[start Information shown]

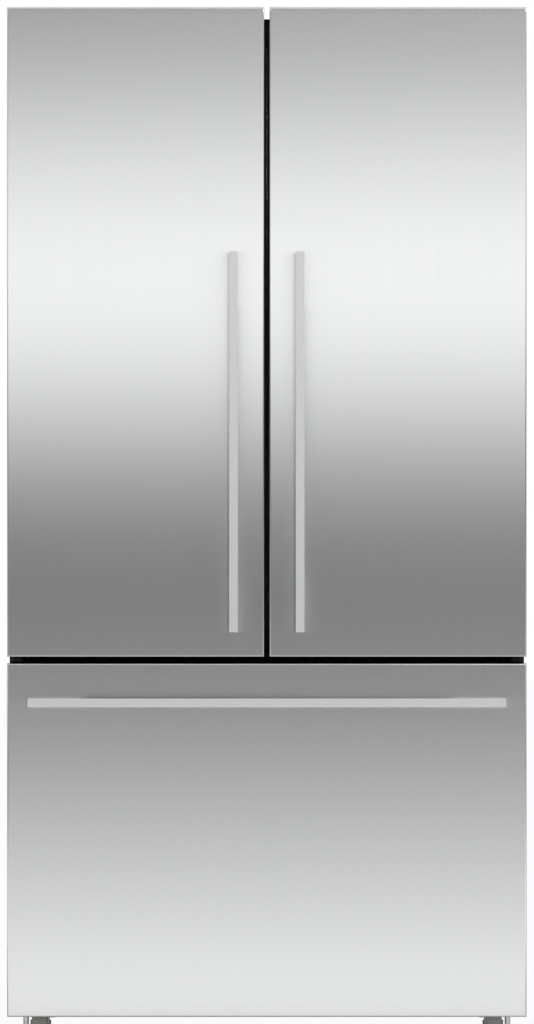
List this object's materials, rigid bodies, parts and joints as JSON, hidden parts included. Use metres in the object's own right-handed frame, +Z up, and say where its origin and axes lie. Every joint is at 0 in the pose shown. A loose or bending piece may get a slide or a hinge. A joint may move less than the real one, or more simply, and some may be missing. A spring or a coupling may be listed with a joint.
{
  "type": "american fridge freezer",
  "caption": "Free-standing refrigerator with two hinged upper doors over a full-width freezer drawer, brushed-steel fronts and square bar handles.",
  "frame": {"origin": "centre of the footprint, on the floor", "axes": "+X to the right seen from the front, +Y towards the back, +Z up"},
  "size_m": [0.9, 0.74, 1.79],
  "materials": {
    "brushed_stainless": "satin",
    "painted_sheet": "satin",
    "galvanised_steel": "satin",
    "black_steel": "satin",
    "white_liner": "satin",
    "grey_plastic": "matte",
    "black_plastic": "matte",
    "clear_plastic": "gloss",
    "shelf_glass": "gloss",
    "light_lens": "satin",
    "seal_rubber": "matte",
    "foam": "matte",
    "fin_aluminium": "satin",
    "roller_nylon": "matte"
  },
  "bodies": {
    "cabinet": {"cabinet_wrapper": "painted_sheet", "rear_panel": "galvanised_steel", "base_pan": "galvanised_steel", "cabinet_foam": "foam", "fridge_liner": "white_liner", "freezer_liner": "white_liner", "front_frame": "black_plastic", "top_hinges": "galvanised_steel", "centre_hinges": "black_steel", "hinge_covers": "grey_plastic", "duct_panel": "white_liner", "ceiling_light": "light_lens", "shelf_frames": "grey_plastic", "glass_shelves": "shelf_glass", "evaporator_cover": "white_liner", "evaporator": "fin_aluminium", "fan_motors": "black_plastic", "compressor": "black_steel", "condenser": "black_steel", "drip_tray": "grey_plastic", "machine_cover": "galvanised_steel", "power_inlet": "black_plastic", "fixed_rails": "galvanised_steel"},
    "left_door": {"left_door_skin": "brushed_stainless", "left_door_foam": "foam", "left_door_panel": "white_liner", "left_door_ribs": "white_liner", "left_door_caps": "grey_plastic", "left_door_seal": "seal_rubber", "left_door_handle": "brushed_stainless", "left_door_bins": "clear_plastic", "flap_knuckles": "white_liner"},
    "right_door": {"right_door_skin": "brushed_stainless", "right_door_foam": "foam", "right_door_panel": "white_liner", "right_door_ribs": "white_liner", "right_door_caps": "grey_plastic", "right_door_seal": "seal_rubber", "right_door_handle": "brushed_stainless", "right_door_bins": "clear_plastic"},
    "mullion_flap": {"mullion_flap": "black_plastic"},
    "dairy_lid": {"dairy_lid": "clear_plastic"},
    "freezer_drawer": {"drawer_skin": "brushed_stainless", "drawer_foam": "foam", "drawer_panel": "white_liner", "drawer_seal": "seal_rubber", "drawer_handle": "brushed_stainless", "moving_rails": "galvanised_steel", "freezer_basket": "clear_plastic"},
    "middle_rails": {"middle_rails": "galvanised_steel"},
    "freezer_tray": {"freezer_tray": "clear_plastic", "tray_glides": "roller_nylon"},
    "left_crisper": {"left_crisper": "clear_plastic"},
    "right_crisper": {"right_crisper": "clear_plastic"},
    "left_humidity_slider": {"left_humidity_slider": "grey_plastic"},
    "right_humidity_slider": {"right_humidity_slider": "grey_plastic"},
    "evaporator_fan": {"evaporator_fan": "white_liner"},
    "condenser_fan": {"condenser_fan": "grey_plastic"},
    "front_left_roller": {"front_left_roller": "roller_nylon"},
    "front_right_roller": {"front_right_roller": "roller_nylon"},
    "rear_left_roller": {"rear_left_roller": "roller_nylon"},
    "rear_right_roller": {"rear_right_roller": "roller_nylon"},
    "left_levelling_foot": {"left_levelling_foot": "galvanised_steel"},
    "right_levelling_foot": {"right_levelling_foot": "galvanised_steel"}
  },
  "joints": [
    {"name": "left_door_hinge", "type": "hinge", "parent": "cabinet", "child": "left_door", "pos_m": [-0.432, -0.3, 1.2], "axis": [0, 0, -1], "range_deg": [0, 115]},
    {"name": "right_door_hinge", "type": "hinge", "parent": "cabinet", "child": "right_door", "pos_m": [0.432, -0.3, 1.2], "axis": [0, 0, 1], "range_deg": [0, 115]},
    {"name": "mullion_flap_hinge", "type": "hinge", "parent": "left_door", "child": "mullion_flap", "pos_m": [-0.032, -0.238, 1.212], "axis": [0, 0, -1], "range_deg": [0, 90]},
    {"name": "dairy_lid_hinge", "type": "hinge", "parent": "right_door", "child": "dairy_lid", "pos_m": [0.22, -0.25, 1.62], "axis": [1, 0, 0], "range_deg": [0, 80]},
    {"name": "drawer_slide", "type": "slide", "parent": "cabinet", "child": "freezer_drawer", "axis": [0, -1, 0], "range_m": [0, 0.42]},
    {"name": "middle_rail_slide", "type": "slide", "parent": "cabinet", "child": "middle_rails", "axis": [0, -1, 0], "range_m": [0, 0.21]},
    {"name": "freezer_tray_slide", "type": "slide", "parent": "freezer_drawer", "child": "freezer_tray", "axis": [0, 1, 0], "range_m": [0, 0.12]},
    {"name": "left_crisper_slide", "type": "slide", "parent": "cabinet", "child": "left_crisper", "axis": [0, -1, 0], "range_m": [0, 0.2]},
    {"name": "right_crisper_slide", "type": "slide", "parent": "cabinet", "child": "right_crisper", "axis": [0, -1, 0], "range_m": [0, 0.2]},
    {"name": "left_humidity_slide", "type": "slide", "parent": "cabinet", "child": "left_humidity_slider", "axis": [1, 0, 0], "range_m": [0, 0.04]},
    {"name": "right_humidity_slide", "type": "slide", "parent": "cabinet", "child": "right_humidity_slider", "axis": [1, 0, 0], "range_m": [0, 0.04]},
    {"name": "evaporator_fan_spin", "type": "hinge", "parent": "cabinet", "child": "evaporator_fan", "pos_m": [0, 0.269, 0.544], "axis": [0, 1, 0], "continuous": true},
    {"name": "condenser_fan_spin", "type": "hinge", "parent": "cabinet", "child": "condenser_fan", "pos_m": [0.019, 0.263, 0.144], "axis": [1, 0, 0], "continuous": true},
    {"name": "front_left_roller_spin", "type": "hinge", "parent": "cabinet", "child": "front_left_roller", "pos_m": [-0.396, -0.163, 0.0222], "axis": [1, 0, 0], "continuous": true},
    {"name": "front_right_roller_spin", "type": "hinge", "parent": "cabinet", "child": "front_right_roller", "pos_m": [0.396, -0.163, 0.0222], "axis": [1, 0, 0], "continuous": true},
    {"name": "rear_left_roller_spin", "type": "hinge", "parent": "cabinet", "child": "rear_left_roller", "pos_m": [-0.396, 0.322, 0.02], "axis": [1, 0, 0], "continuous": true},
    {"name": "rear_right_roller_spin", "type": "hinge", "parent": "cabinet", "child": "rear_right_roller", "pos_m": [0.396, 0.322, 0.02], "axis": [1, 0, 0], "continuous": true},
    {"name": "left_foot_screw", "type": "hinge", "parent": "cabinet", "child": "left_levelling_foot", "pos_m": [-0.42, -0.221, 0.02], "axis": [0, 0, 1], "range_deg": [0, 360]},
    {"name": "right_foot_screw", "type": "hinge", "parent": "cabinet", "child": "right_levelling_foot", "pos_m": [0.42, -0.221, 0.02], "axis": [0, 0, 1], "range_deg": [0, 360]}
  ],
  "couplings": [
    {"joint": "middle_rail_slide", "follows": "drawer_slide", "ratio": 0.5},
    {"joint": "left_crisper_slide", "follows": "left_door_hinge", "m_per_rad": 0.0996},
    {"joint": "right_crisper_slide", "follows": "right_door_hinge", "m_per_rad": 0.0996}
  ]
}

[end Information shown]

Your instructions:
Repeat the data above, word for word.

Task answer:
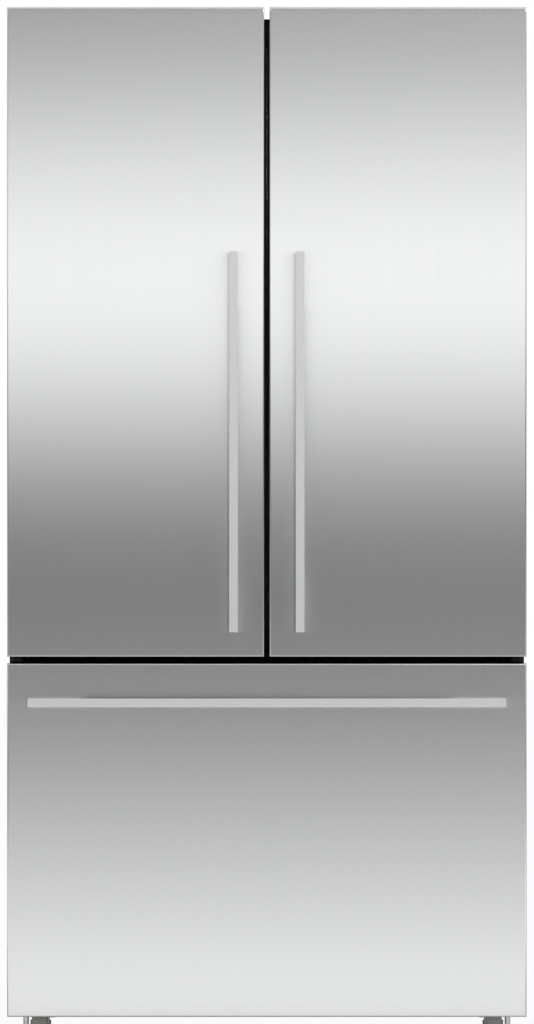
List this object's materials, rigid bodies, parts and joints as JSON, hidden parts included. Use metres in the object's own right-handed frame, +Z up, and say where its origin and axes lie. Every joint is at 0 in the pose shown. A loose or bending piece may get a slide or a hinge. A joint may move less than the real one, or more simply, and some may be missing. A spring or a coupling may be listed with a joint.
{
  "type": "american fridge freezer",
  "caption": "Free-standing refrigerator with two hinged upper doors over a full-width freezer drawer, brushed-steel fronts and square bar handles.",
  "frame": {"origin": "centre of the footprint, on the floor", "axes": "+X to the right seen from the front, +Y towards the back, +Z up"},
  "size_m": [0.9, 0.74, 1.79],
  "materials": {
    "brushed_stainless": "satin",
    "painted_sheet": "satin",
    "galvanised_steel": "satin",
    "black_steel": "satin",
    "white_liner": "satin",
    "grey_plastic": "matte",
    "black_plastic": "matte",
    "clear_plastic": "gloss",
    "shelf_glass": "gloss",
    "light_lens": "satin",
    "seal_rubber": "matte",
    "foam": "matte",
    "fin_aluminium": "satin",
    "roller_nylon": "matte"
  },
  "bodies": {
    "cabinet": {"cabinet_wrapper": "painted_sheet", "rear_panel": "galvanised_steel", "base_pan": "galvanised_steel", "cabinet_foam": "foam", "fridge_liner": "white_liner", "freezer_liner": "white_liner", "front_frame": "black_plastic", "top_hinges": "galvanised_steel", "centre_hinges": "black_steel", "hinge_covers": "grey_plastic", "duct_panel": "white_liner", "ceiling_light": "light_lens", "shelf_frames": "grey_plastic", "glass_shelves": "shelf_glass", "evaporator_cover": "white_liner", "evaporator": "fin_aluminium", "fan_motors": "black_plastic", "compressor": "black_steel", "condenser": "black_steel", "drip_tray": "grey_plastic", "machine_cover": "galvanised_steel", "power_inlet": "black_plastic", "fixed_rails": "galvanised_steel"},
    "left_door": {"left_door_skin": "brushed_stainless", "left_door_foam": "foam", "left_door_panel": "white_liner", "left_door_ribs": "white_liner", "left_door_caps": "grey_plastic", "left_door_seal": "seal_rubber", "left_door_handle": "brushed_stainless", "left_door_bins": "clear_plastic", "flap_knuckles": "white_liner"},
    "right_door": {"right_door_skin": "brushed_stainless", "right_door_foam": "foam", "right_door_panel": "white_liner", "right_door_ribs": "white_liner", "right_door_caps": "grey_plastic", "right_door_seal": "seal_rubber", "right_door_handle": "brushed_stainless", "right_door_bins": "clear_plastic"},
    "mullion_flap": {"mullion_flap": "black_plastic"},
    "dairy_lid": {"dairy_lid": "clear_plastic"},
    "freezer_drawer": {"drawer_skin": "brushed_stainless", "drawer_foam": "foam", "drawer_panel": "white_liner", "drawer_seal": "seal_rubber", "drawer_handle": "brushed_stainless", "moving_rails": "galvanised_steel", "freezer_basket": "clear_plastic"},
    "middle_rails": {"middle_rails": "galvanised_steel"},
    "freezer_tray": {"freezer_tray": "clear_plastic", "tray_glides": "roller_nylon"},
    "left_crisper": {"left_crisper": "clear_plastic"},
    "right_crisper": {"right_crisper": "clear_plastic"},
    "left_humidity_slider": {"left_humidity_slider": "grey_plastic"},
    "right_humidity_slider": {"right_humidity_slider": "grey_plastic"},
    "evaporator_fan": {"evaporator_fan": "white_liner"},
    "condenser_fan": {"condenser_fan": "grey_plastic"},
    "front_left_roller": {"front_left_roller": "roller_nylon"},
    "front_right_roller": {"front_right_roller": "roller_nylon"},
    "rear_left_roller": {"rear_left_roller": "roller_nylon"},
    "rear_right_roller": {"rear_right_roller": "roller_nylon"},
    "left_levelling_foot": {"left_levelling_foot": "galvanised_steel"},
    "right_levelling_foot": {"right_levelling_foot": "galvanised_steel"}
  },
  "joints": [
    {"name": "left_door_hinge", "type": "hinge", "parent": "cabinet", "child": "left_door", "pos_m": [-0.432, -0.3, 1.2], "axis": [0, 0, -1], "range_deg": [0, 115]},
    {"name": "right_door_hinge", "type": "hinge", "parent": "cabinet", "child": "right_door", "pos_m": [0.432, -0.3, 1.2], "axis": [0, 0, 1], "range_deg": [0, 115]},
    {"name": "mullion_flap_hinge", "type": "hinge", "parent": "left_door", "child": "mullion_flap", "pos_m": [-0.032, -0.238, 1.212], "axis": [0, 0, -1], "range_deg": [0, 90]},
    {"name": "dairy_lid_hinge", "type": "hinge", "parent": "right_door", "child": "dairy_lid", "pos_m": [0.22, -0.25, 1.62], "axis": [1, 0, 0], "range_deg": [0, 80]},
    {"name": "drawer_slide", "type": "slide", "parent": "cabinet", "child": "freezer_drawer", "axis": [0, -1, 0], "range_m": [0, 0.42]},
    {"name": "middle_rail_slide", "type": "slide", "parent": "cabinet", "child": "middle_rails", "axis": [0, -1, 0], "range_m": [0, 0.21]},
    {"name": "freezer_tray_slide", "type": "slide", "parent": "freezer_drawer", "child": "freezer_tray", "axis": [0, 1, 0], "range_m": [0, 0.12]},
    {"name": "left_crisper_slide", "type": "slide", "parent": "cabinet", "child": "left_crisper", "axis": [0, -1, 0], "range_m": [0, 0.2]},
    {"name": "right_crisper_slide", "type": "slide", "parent": "cabinet", "child": "right_crisper", "axis": [0, -1, 0], "range_m": [0, 0.2]},
    {"name": "left_humidity_slide", "type": "slide", "parent": "cabinet", "child": "left_humidity_slider", "axis": [1, 0, 0], "range_m": [0, 0.04]},
    {"name": "right_humidity_slide", "type": "slide", "parent": "cabinet", "child": "right_humidity_slider", "axis": [1, 0, 0], "range_m": [0, 0.04]},
    {"name": "evaporator_fan_spin", "type": "hinge", "parent": "cabinet", "child": "evaporator_fan", "pos_m": [0, 0.269, 0.544], "axis": [0, 1, 0], "continuous": true},
    {"name": "condenser_fan_spin", "type": "hinge", "parent": "cabinet", "child": "condenser_fan", "pos_m": [0.019, 0.263, 0.144], "axis": [1, 0, 0], "continuous": true},
    {"name": "front_left_roller_spin", "type": "hinge", "parent": "cabinet", "child": "front_left_roller", "pos_m": [-0.396, -0.163, 0.0222], "axis": [1, 0, 0], "continuous": true},
    {"name": "front_right_roller_spin", "type": "hinge", "parent": "cabinet", "child": "front_right_roller", "pos_m": [0.396, -0.163, 0.0222], "axis": [1, 0, 0], "continuous": true},
    {"name": "rear_left_roller_spin", "type": "hinge", "parent": "cabinet", "child": "rear_left_roller", "pos_m": [-0.396, 0.322, 0.02], "axis": [1, 0, 0], "continuous": true},
    {"name": "rear_right_roller_spin", "type": "hinge", "parent": "cabinet", "child": "rear_right_roller", "pos_m": [0.396, 0.322, 0.02], "axis": [1, 0, 0], "continuous": true},
    {"name": "left_foot_screw", "type": "hinge", "parent": "cabinet", "child": "left_levelling_foot", "pos_m": [-0.42, -0.221, 0.02], "axis": [0, 0, 1], "range_deg": [0, 360]},
    {"name": "right_foot_screw", "type": "hinge", "parent": "cabinet", "child": "right_levelling_foot", "pos_m": [0.42, -0.221, 0.02], "axis": [0, 0, 1], "range_deg": [0, 360]}
  ],
  "couplings": [
    {"joint": "middle_rail_slide", "follows": "drawer_slide", "ratio": 0.5},
    {"joint": "left_crisper_slide", "follows": "left_door_hinge", "m_per_rad": 0.0996},
    {"joint": "right_crisper_slide", "follows": "right_door_hinge", "m_per_rad": 0.0996}
  ]
}